What is the difference between logo churn and revenue churn in SaaS?
Logo churn measures the percentage of customers who cancel in a given period. Revenue churn measures the percentage of revenue lost, which is more commercially meaningful because not all customers generate equal revenue. A business can lose 5% of its logos and still grow revenue if the customers who stay expand their spend. Net revenue retention, which accounts for expansion as well as churn, is the metric that most accurately reflects the health of the existing customer base and is a stronger indicator of long-term business value than logo churn alone.
Why is churn rate considered a lagging indicator?
Churn rate reflects decisions customers have already made, typically based on experiences that occurred months earlier. A product quality decline, a pricing change, or an onboarding failure in Q1 often shows up in churn data in Q3 or Q4. By the time the metric moves, the underlying problem is already well established. Leading indicators such as product engagement scores, login frequency, support ticket volume, and NPS trends by cohort give earlier signals and allow intervention before customers cancel.
What does CAC payback period tell you that LTV:CAC does not?
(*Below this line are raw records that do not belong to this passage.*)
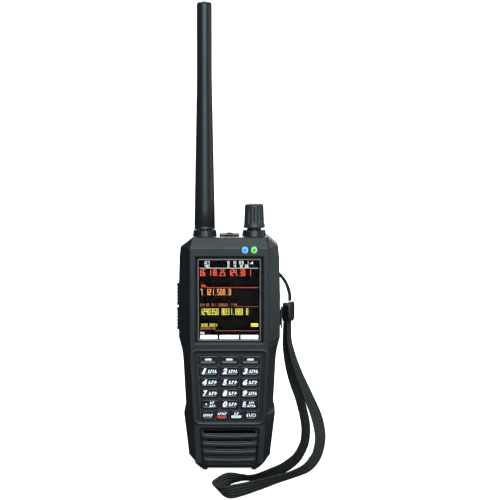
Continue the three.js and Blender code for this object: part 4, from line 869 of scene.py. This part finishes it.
# ---- Floor and light -------------------------------------------------------------------------
# A round pale floor curves up at its edge and glows, so shadows stay faint, and is left out of
# reflections and bounced light. One soft light stands in front, one at the right and one behind,
# two hang above, and the surround is plain and dim.
FLOOR_GLOW = 0.8
floor_look = moulded("pale_floor", (0.86, 0.86, 0.86), 0.8, tone=0.0, depth=0.0)
floor_surface = floor_look.node_tree.nodes["Principled BSDF"]
floor_surface.inputs["Specular IOR Level"].default_value = 0
floor_surface.inputs["Emission Color"].default_value = (1, 1, 1, 1)
floor_surface.inputs["Emission Strength"].default_value = FLOOR_GLOW
floor_profile = [(0.4, 0), (1.2, 0), (1.6, 0.06), (1.9, 0.25), (2.05, 0.6), (2.1, 2.5)]
FLOOR_STEPS = 64
floor_points = [(radius * math.cos(2 * math.pi * i / FLOOR_STEPS),
                 radius * math.sin(2 * math.pi * i / FLOOR_STEPS), z)
                for radius, z in floor_profile for i in range(FLOOR_STEPS)]
floor_faces = [tuple(range(FLOOR_STEPS))]
for ring in range(len(floor_profile) - 1):
    for i in range(FLOOR_STEPS):
        low, after = ring * FLOOR_STEPS, (i + 1) % FLOOR_STEPS
        floor_faces.append((low + i, low + FLOOR_STEPS + i, low + FLOOR_STEPS + after, low + after))
floor_mesh = bpy.data.meshes.new("floor")
floor_mesh.from_pydata(floor_points, [], floor_faces)
floor_mesh.polygons.foreach_set("use_smooth", [True] * len(floor_faces))
floor_mesh.materials.append(floor_look)
floor = bpy.data.objects.new("floor", floor_mesh)
floor.visible_glossy = False
floor.visible_diffuse = False
bpy.context.scene.collection.objects.link(floor)

world = bpy.data.worlds.new("surround")
world.use_nodes = True
world.node_tree.nodes["Background"].inputs["Color"].default_value = (0.9, 0.95, 1, 1)
world.node_tree.nodes["Background"].inputs["Strength"].default_value = 0.09
bpy.context.scene.world = world


def soft_light(name, place, aim, width, height, power):
    """A soft panel of light, in metres and watts."""
    light = bpy.data.lights.new(name, "AREA")
    light.shape = "RECTANGLE"
    light.size, light.size_y, light.energy = width, height, power
    made = bpy.data.objects.new(name, light)
    made.location = place
    made.rotation_euler = (Vector(aim) - Vector(place)).to_track_quat("-Z", "Y").to_euler()
    bpy.context.scene.collection.objects.link(made)


soft_light("key_light", (0.12, -1.15, 0.6), (0, 0, 0.12), 0.8, 0.8, 18)
soft_light("right_light", (1.0, 0.05, 0.3), (0, 0, 0.1), 0.5, 0.7, 2.4)
soft_light("top_light", (0, 0.4, 1.5), (0, 0.3, 0), 1.8, 0.8, 6)
soft_light("rear_light", (-0.2, 1.1, 0.5), (0, 0, 0.1), 0.9, 0.8, 13)
soft_light("backdrop_light", (0, 0.9, 1.6), (0, 1.2, 0.2), 2.4, 0.8, 30)
bpy.context.scene.view_settings.view_transform = "Standard"
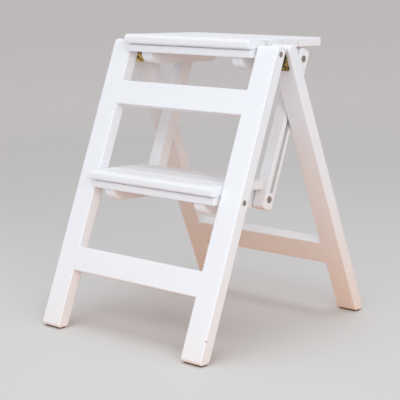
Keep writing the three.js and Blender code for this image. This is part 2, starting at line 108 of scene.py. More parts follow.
class StoolSizes(bpy.types.PropertyGroup):
    """Sections of the wooden pieces and the rounding of their edges."""

    front_lean: angle("Front lean", "Lean of the front legs", 22.35)
    rear_lean: angle("Rear lean", "Lean of the rear legs", 21.4)
    tread_tilt: angle("Tread tilt", "Fall of the treads to the rear", 2.5)
    fit_gap: length("Fit gap", "Gap at a joint between two pieces", 0.3)
    rail_bite: length("Rail bite", "How far a rail runs into the rounding of a leg's edge", 1.3)
    leg_edge: measure("Leg edge", "rounding", 2.2)
    rail_edge: measure("Rail edge", "rounding", 2)
    bearer_edge: measure("Bearer edge", "rounding", 1.2)
    bar_edge: measure("Side bar edge", "rounding", 1.6)
    leg_from_pin: length("Leg from hinge pin", "From the hinge pin to a leg's near face", 4.2)
    leg_thickness: measure("Leg", "thickness", 20.5)
    leg_top_round: measure("Leg top corner", "rounding", 8)
    foot_round: measure("Foot corner", "rounding", 5)
    rail_height: measure("Rail", "height", 40)
    front_rail: measure("Front rail", "thickness", 17)
    rear_rail: measure("Rear rail", "thickness", 20)
    upper_rail_drop: length("Upper rail drop", "From the hinge pin down to the upper rail", 89.5)
    lower_rail_drop: length("Lower rail drop", "From the hinge pin down to the lower rail", 372)
    rear_rail_drop: length("Rear rail drop", "From the hinge pin down to the rear rail", 370.5)
    board: measure("Board", "thickness", 14)
    nosing: measure("Nosing", "thickness", 15)
    board_round: measure("Board upper edge", "rounding", 2.5)
    nose_round: measure("Nosing upper front edge", "rounding", 6.5)
    nose_under: measure("Nosing lower front edge", "rounding", 4.2)
    board_end: measure("Board end", "rounding", 1.4)
    gap_paint: length("Gap paint", "Thickness of the paint on a board's long edges", 0.45)
    nose_reach: length("Nose reach", "From a tread's pivot forward to its nosing's front", 27)
    nosing_depth: measure("Nosing", "depth", 42.5)
    slat_depth: measure("Middle board", "depth", 36.5)
    rear_board_depth: measure("Rear board", "depth", 55)
    board_gap: length("Board gap", "Gap between two boards", 3)
    apron_height: measure("Moulding", "height", 13.1)
    apron_depth: measure("Moulding", "depth", 25)
    apron_setback: length("Apron setback", "From the nosing's front back to the moulding", 7.7)
    apron_edge: measure("Moulding lower edge", "rounding", 1.3)
    apron_end: measure("Moulding end", "rounding", 0.8)
    apron_bore: length("Apron bore", "Depth of the screw holes in the moulding's ends", 30.3)
    quirk_height: length("Quirk height", "Height of the groove between nosing and moulding", 1.9)
    quirk_depth: length("Quirk depth", "Depth of the groove between nosing and moulding", 2.8)
    bearer_height: measure("Bearer", "height", 32.8)
    upper_bearer_setback: length("Upper bearer setback", "From upper nosing back to bearers", 16)
    lower_bearer_setback: length("Lower bearer setback", "From lower nosing back to bearers", 12)
    bearer_front_round: measure("Bearer front", "rounding", 17)
    bearer_rear_round: measure("Bearer rear", "rounding", 16)
    bearer_rear_inset: length("Bearer rear inset", "From the rear board's edge to the bearers", 0.5)
    beyond_bolt: length("Beyond bolt", "From the lower bolt back to the bearer's end", 15.5)
    bearer_wall: length("Bearer wall", "Wood left at the inner end of a bearer's bolt hole", 4)
    bar_depth: measure("Side bar", "depth", 23)
    bar_end: length("Side bar end", "From a bolt to the end of a side bar", 16.5)
    bar_round: measure("Side bar end", "rounding", 7)
    bolt_back: length("Bolt behind pivot", "From a tread's pivot back to its bolt", 109.5)
    bolt_drop: length("Bolt below pivot", "From a tread's pivot down to its bolt", 11.8)
    bolt_hole: measure("Bolt hole", "radius", 3.4)
    bolt_recess: measure("Bolt recess", "radius", 5.2)
    bolt_recess_depth: measure("Bolt recess", "depth", 4.5)
    screw_hole: measure("Pivot screw hole", "radius", 2.9)
    screw_recess: measure("Pivot screw recess", "radius", 4)
    screw_recess_depth: measure("Pivot screw recess", "depth", 4)
    groove_half: length("Groove half width", "Half the width of a side bar's groove", 3.6)
    groove_offset: length("Groove offset", "From a side bar's middle back to its groove", 1)
    groove_depth: measure("Side bar groove", "depth", 9)
    groove_end: length("Groove end", "From a side bar's lower bolt up to its groove", 14.5)
    leaf: measure("Hinge leaf", "thickness", 1.8)
    knuckle: measure("Hinge knuckle", "radius", 3.9)
    upper_screw_drop: length("Upper hinge screw", "From the hinge pin to the upper screw", 14.5)
    lower_screw_drop: length("Lower hinge screw", "From the hinge pin to the lower screw", 26.5)
    screw_head: measure("Hinge screw head", "radius", 2.9)
    screw_shank: measure("Hinge screw shank", "radius", 1.4)
    pad_edge: measure("Foot pad edge", "rounding", 0.7)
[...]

LTV:CAC tells you the expected return on customer acquisition investment over the full lifetime of the customer relationship. CAC payback period tells you how long the business has to wait before it recoups the cost of acquiring each customer. In capital-constrained environments, payback period is often the more operationally critical metric because a business with strong LTV:CAC ratios but long payback periods can still face serious cash flow pressure. Payback period also responds more quickly to changes in pricing, channel mix, and gross margin, making it a more sensitive operational indicator.